El asesinato de veinte niños y siete adultos en
una escuela primaria de Conneticut, al noreste de Estados Unidos, ha provocado
profunda conmoción en el alma de la humanidad. No es la primera vez que ocurren
tragedias de esta naturaleza en centros educativos norteamericanos, pero esta
última supera a las anteriores por sus desproporcionadas dimensiones.
Alguna enfermedad tiene que estar haciendo
metástasis en el organismo de la sociedad norteamericana para que tragedias
como la de Conneticut se repitan cada cierto tiempo, en un entorno donde, a la
par de la alta tecnología, crecen el consumo de la droga, la disolución del
individuo en medio de masas indiferentes y el desmedido culto a la violencia.
En Honduras, país calificado como el de la más
alta tasa de homicidios en el planeta, no hemos llegado a esos extremos en lo
que tiene que ver con escuelas y colegios, salvo quizás las extorsiones que en
algunos barrios practican los mareros y, desde luego, la casi consuetudinaria
falta de clases.
Este año hubo, sin embargo, dos casos que me
impresionaron. El primero tuvo lugar hace algunos meses, y apareció consignado
en una pequeña y casi inadvertida nota que un periódico capitalino publicó en
la página 54. La noticia, de apenas cuatro párrafos, informaba de la expulsión
de que fueron víctimas unos niños en una escuela de Tocoa, por el delito de
andar sus pies descalzos.
Los referidos infantes son miembros de una
humilde familia que vive en el barrio El Chorizo, y que se dedica a recoger
desperdicios de otras personas, con carencias de todo tipo, desde utensilios de
cocina hasta una vivienda donde guarecerse.

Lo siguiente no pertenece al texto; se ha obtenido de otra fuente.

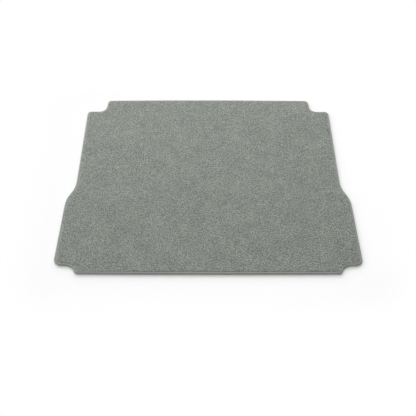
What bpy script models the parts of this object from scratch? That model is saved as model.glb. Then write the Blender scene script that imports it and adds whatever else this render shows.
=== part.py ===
"""Boot carpet mat for a family car, lying flat with its pile up.

The mat has three pieces: a cut-pile carpet, the felt backing under it, and a band bound round
the edge. Carpet and backing thin down to flanges that lie together in the band's channel.
X runs across the car, Y from the tailgate towards the back seats, and Z up. The origin is on
the underside, below the middle of the mat's box. All sizes are in metres.
"""

import math

import bmesh
import bpy
from mathutils import Vector

# Outline, as half widths from the centreline and stations from the tailgate edge
TAILGATE_HALF = 0.4435  # half width of the tailgate edge
TAILGATE_BOW = 0.0020  # how far the tailgate edge bows out at its middle
LATCH_NOTCH_HALF = 0.4545  # the small front notches start here
LATCH_NOTCH_DEPTH = 0.037
WING_HALF = 0.5195  # the widest corners, behind the front notches
FLARE_HALF = 0.510  # the mat is still this wide where the wheel arches begin
FLARE_STATION = 0.3425
ARCH_HALF = 0.480  # half width between the wheel arches
ARCH_STATION = 0.4005
SHOULDER_HALF = 0.4750  # the back corners, outside the back notches
SEAT_NOTCH_STATION = 0.8195  # the square back notches start here
SEAT_NOTCH_HALF = 0.4045
SEAT_EDGE_HALF = 0.3985  # half width of the edge behind the back seats
SEAT_EDGE_STATION = 0.8860
SEAT_EDGE_BOW = 0.0035

# Corner radii of the outline
TAILGATE_CORNER_RADIUS = 0.0135
LATCH_NOTCH_RADIUS = 0.036
WING_RADIUS = 0.0275
FLARE_RADIUS = 0.130
ARCH_RADIUS = 0.134
SHOULDER_RADIUS = 0.0155
SEAT_NOTCH_RADIUS = 0.0285
SEAT_EDGE_CORNER_RADIUS = 0.015

# Section through the edge
LAYER_GAP = 0.0003  # clearance between neighbouring pieces
BAND_THICKNESS = 0.0012  # the band above and below the two flanges
BAND_WALL = 0.0016  # the band outside the flanges
BAND_ROUNDING = 0.0016  # outer edges of the band
UPPER_LIP = 0.0070  # width of the band's top, from its outer face
LOWER_LIP = 0.0085  # width of the band's underside
LIP_ROUNDING = 0.0006  # softened inner edge of the upper lip
BACKING_FLANGE = 0.0014  # thickness of the felt where the band presses it
CARPET_FLANGE = 0.0023  # thickness of the carpet without its pile
PILE_HEIGHT = 0.0045  # pile above the carpet's flange
PILE_SHOULDER = 0.0022  # radius of the pile's top edge

# Fineness of curves
CORNER_STEP = math.radians(8)  # turn of one outline segment in a corner
BOW_SEGMENTS = 9  # outline segments in each half of a bowed edge
ROUNDING_SEGMENTS = 4

# Heights of the stack, from the surface that the mat lies on
channel_floor = BAND_THICKNESS
backing_flange_floor = channel_floor + LAYER_GAP
backing_top = backing_flange_floor + BACKING_FLANGE
carpet_floor = backing_top + LAYER_GAP
flange_top = carpet_floor + CARPET_FLANGE
channel_top = flange_top + LAYER_GAP
band_top = channel_top + BAND_THICKNESS
pile_top = flange_top + PILE_HEIGHT

# Distances inside the outline
flange_end = BAND_WALL + LAYER_GAP
pile_wall = UPPER_LIP + LAYER_GAP
sole_wall = LOWER_LIP + LAYER_GAP


# Outline

def half_corners():
    """(half width, station, radius) of the right half's corners, from the tailgate to the seats."""
    return [
        (TAILGATE_HALF, TAILGATE_BOW, TAILGATE_CORNER_RADIUS),
        (LATCH_NOTCH_HALF, LATCH_NOTCH_DEPTH, LATCH_NOTCH_RADIUS),
        (WING_HALF, LATCH_NOTCH_DEPTH, WING_RADIUS),
        (FLARE_HALF, FLARE_STATION, FLARE_RADIUS),
        (ARCH_HALF, ARCH_STATION, ARCH_RADIUS),
        (SHOULDER_HALF, SEAT_NOTCH_STATION, SHOULDER_RADIUS),
        (SEAT_NOTCH_HALF, SEAT_NOTCH_STATION, SEAT_NOTCH_RADIUS),
        (SEAT_EDGE_HALF, SEAT_EDGE_STATION, SEAT_EDGE_CORNER_RADIUS),
    ]


def rounded(path, radii):
    """Points of an open path whose inner corners are filleted, each limited by its straight sides."""
    legs = [b - a for a, b in zip(path, path[1:])]
    turns = [before.angle(after) for before, after in zip(legs, legs[1:])]
    setbacks = [0.0] + [r * math.tan(turn / 2) for r, turn in zip(radii, turns)] + [0.0]
    shares = [min(1.0, leg.length / max(a + b, 1e-9))
              for leg, a, b in zip(legs, setbacks, setbacks[1:])]
    points = []
    for i, turn in enumerate(turns):
        corner = path[i + 1]
        setback = setbacks[i + 1] * min(shares[i], shares[i + 1])
        radius = setback / math.tan(turn / 2)
        arrive = legs[i].normalized()
        leave = legs[i + 1].normalized()
        inward = (leave - arrive).normalized()
        centre = corner + inward * (radius / math.cos(turn / 2))
        steps = max(2, math.ceil(turn / CORNER_STEP))
        spin = math.copysign(turn, arrive.cross(leave))
        start = corner - arrive * setback - centre
        for k in range(steps + 1):
            a = spin * k / steps
            points.append(centre + Vector((start.x * math.cos(a) - start.y * math.sin(a),
                                           start.x * math.sin(a) + start.y * math.cos(a))))
    return points


def outline():
    """The mat's edge seen from above, anticlockwise from the middle of the tailgate edge."""
    corners = half_corners()
    path = [Vector((0.0, TAILGATE_BOW))]
    path += [Vector((half, station)) for half, station, radius in corners]
    path += [Vector((0.0, SEAT_EDGE_STATION))]
    side = rounded(path, [radius for half, station, radius in corners])
    front_end, back_end = side[0], side[-1]
    shares = [k / BOW_SEGMENTS for k in range(BOW_SEGMENTS)]
    front = [Vector((front_end.x * s, TAILGATE_BOW * s * s)) for s in shares]
    back = [Vector((back_end.x * s, SEAT_EDGE_STATION + SEAT_EDGE_BOW * (1 - s * s)))
            for s in reversed(shares)]
    right = front + side + back
    left = [Vector((-p.x, p.y)) for p in reversed(right[1:-1])]
    middle = (SEAT_EDGE_STATION + SEAT_EDGE_BOW) / 2
    return [Vector((p.x, p.y - middle)) for p in right + left]


def mitres(points):
    """For each point of the outline, the step that moves it and its neighbours 1 m inwards."""
    steps = []
    for before, here, after in zip(points[-1:] + points[:-1], points, points[1:] + points[:1]):
        a = (here - before).normalized()
        b = (after - here).normalized()
        sides = Vector((-a.y, a.x)) + Vector((-b.y, b.x))
        steps.append(sides * (2 / sides.length_squared))
    return steps


# Sections through the edge, as (distance inside the outline, height)

def quarter_round(centre_inset, centre_height, radius, start):
    """A quarter circle, turning from start (0 up, 1 out, 2 down) towards the next of these."""
    points = []
    for k in range(ROUNDING_SEGMENTS + 1):
        a = math.pi / 2 * (start + k / ROUNDING_SEGMENTS)
        points.append((centre_inset - radius * math.sin(a), centre_height + radius * math.cos(a)))
    return points


def binding_section():
    """A folded band: top lip, upright outer face and lower lip round the channel of the flanges."""
    return quarter_round(BAND_ROUNDING, band_top - BAND_ROUNDING, BAND_ROUNDING, 0) + quarter_round(
        BAND_ROUNDING, BAND_ROUNDING, BAND_ROUNDING, 1) + [
        (LOWER_LIP, 0.0),
        (LOWER_LIP, channel_floor),
        (BAND_WALL, channel_floor),
        (BAND_WALL, channel_top),
        (UPPER_LIP, channel_top),
        (UPPER_LIP, band_top - LIP_ROUNDING),
        (UPPER_LIP - LIP_ROUNDING, band_top),
    ]


def carpet_section():
    """The pile's rounded shoulder and wall, then the flange, whose underside runs on as the carpet's."""
    return quarter_round(pile_wall + PILE_SHOULDER, pile_top - PILE_SHOULDER, PILE_SHOULDER, 0) + [
        (pile_wall, flange_top),
        (flange_end, flange_top),
        (flange_end, carpet_floor),
    ]


def backing_section():
    """The flange, and the thicker sole that fills the band's lower lip."""
    return [
        (flange_end, backing_top),
        (flange_end, backing_flange_floor),
        (sole_wall, backing_flange_floor),
        (sole_wall, 0.0),
    ]


# Solids

def felt_material(name, colour, roughness):
    material = bpy.data.materials.new(name)
    material.use_nodes = True
    shader = material.node_tree.nodes["Principled BSDF"]
    shader.inputs["Base Color"].default_value = (*colour, 1.0)
    shader.inputs["Roughness"].default_value = roughness
    shader.inputs["Metallic"].default_value = 0.0
    material.diffuse_color = (*colour, 1.0)
    return material


def edge_loft(name, section, closed, material):
    """Sweeps a section round the outline. An open section is closed by a flat top and underside."""
    edge = outline()
    steps = mitres(edge)
    bm = bmesh.new()
    rings = []
    for inset, height in section:
        rings.append([bm.verts.new((p.x + m.x * inset, p.y + m.y * inset, height))
                      for p, m in zip(edge, steps)])
    pairs = list(zip(rings, rings[1:]))
    if closed:
        pairs.append((rings[-1], rings[0]))
    for upper, lower in pairs:
        for i in range(len(edge)):
            j = (i + 1) % len(edge)
            bm.faces.new((upper[i], lower[i], lower[j], upper[j]))
    if not closed:
        bm.faces.new(rings[0])
        bm.faces.new(list(reversed(rings[-1])))
    bmesh.ops.recalc_face_normals(bm, faces=bm.faces)
    mesh = bpy.data.meshes.new(name)
    bm.to_mesh(mesh)
    bm.free()
    mesh.shade_smooth()
    mesh.set_sharp_from_angle(angle=math.radians(35))
    mesh.materials.append(material)
    piece = bpy.data.objects.new(name, mesh)
    bpy.context.scene.collection.objects.link(piece)
    return piece


def build():
    for old in list(bpy.data.objects):
        bpy.data.objects.remove(old, do_unlink=True)
    pile_grey = felt_material("pile_grey", (0.250, 0.265, 0.241), 0.95)
    band_grey = felt_material("band_grey", (0.215, 0.229, 0.207), 0.85)
    felt_grey = felt_material("felt_grey", (0.330, 0.340, 0.325), 0.95)
    edge_loft("carpet_sheet", carpet_section(), False, pile_grey)
    edge_loft("edge_binding", binding_section(), True, band_grey)
    edge_loft("backing_layer", backing_section(), False, felt_grey)


build()
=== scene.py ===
import math

import bpy
import numpy as np
from mathutils import Matrix, Vector
from mathutils.geometry import delaunay_2d_cdt

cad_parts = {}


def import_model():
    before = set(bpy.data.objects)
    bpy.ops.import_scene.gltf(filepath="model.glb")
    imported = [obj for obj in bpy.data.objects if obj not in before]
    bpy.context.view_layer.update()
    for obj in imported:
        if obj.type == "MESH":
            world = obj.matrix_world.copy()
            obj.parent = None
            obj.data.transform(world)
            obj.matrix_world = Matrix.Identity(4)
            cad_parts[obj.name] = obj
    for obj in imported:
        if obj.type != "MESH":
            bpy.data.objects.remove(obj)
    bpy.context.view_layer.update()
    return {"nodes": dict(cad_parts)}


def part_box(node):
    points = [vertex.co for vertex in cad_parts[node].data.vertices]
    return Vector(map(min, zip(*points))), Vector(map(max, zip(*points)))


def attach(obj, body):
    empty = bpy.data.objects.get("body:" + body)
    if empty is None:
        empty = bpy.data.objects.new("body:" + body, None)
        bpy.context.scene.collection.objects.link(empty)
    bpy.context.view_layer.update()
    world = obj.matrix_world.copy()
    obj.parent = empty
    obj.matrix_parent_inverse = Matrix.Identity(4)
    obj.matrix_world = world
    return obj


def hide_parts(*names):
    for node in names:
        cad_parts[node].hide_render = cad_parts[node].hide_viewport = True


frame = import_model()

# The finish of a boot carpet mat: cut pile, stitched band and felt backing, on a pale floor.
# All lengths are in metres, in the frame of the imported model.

# Camera
CAMERA_TILT = math.radians(47.0)  # below the horizon
CAMERA_YAW = math.radians(0.188)
CAMERA_ROLL = math.radians(0.204)
CAMERA_AIM = Vector((-0.0006, -0.1415, 0.0))
CAMERA_DISTANCE = 3.079
LENS_MM = 74.94
SENSOR_MM = 36.0

# Light
DOME_STRENGTH = 0.273
PANELS = (  # name, centre, turn in degrees, size and radiance
    ("ceiling", (-9.1, 4.85, 3.2), (0, 0, 0), (21.8, 9.5), 1.204),
    ("high_back", (-1.0, 5.0, 3.2), (0, 0, 0), (5.0, 2.4), 4.34),
    ("back_wall", (-2.0, 9.0, 3.1), (-90, 0, 0), (14.0, 3.8), 5.78),
    ("left_wall", (-8.0, 0.0, 3.1), (-90, 0, 90), (12.0, 3.8), 1.22),
    ("front_wall", (0.0, -9.0, 2.6), (90, 0, 0), (16.0, 4.4), 0.985),
)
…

El hecho me hizo recordar una experiencia que
me tocó vivir cuando cursaba mi primaria en la Escuela Costa Rica, ubicada en
Pueblo Nuevo. Era un catorce de septiembre y la maestra nos había citado, muy
temprano de la mañana, en la cancha El Guanacaste, para participar en los
desfiles patrios que empezarían ese día. Todos llegamos con nuestros zapatos
bien lustrados, menos un compañero, hijo de una costurera, que llevaba sus pies
desnudos. Como el civismo sólo es para calzados, el niño en referencia -por
cierto con magníficas aptitudes para el dibujo- fue regresado a su casa, porque
su presencia “afeaba” al grupo, una humillación que seguramente no ha olvidado
a lo largo de su vida.
Hay un cuento, digno de figurar en las más
exigentes antologías de este género, que relata un hecho parecido. Me refiero a
Confesiones de un niño descalzo, del
autor hondureño Alejandro Castro h.
Es lamentable lo ocurrido en la ciudad de
Tocoa, en pleno siglo XXI, cuando tanto nos llenamos la boca hablando de
democracia y de igualdad de oportunidades para todos. Sin duda alguna la
nuestra sigue siendo una democracia descalza.
Más lamentable aún fue el segundo episodio,
sucedido más recientemente en una escuela ubicada en la periferia oriental de
Tegucigalpa. Sin mayor relieve, otro periódico informó del suicidio de un niño,
deprimido por las burlas y hasta golpes que le propinaban sus compañeros. Sus
padres encontraron el cuerpo de la criatura, lacerado por el castigo de que
había sido víctima. ¿Lloraron acaso los torturadores? ¿Se arrepintieron quizás?
¡Poco importa, el daño estaba hecho ya y era irremediable!
Dos tristes acontecimientos, dos dramas. Pareciera
que estamos perdiendo la ternura, y que la violencia cada día nos despoja más
de la capacidad de amar a nuestros prójimos.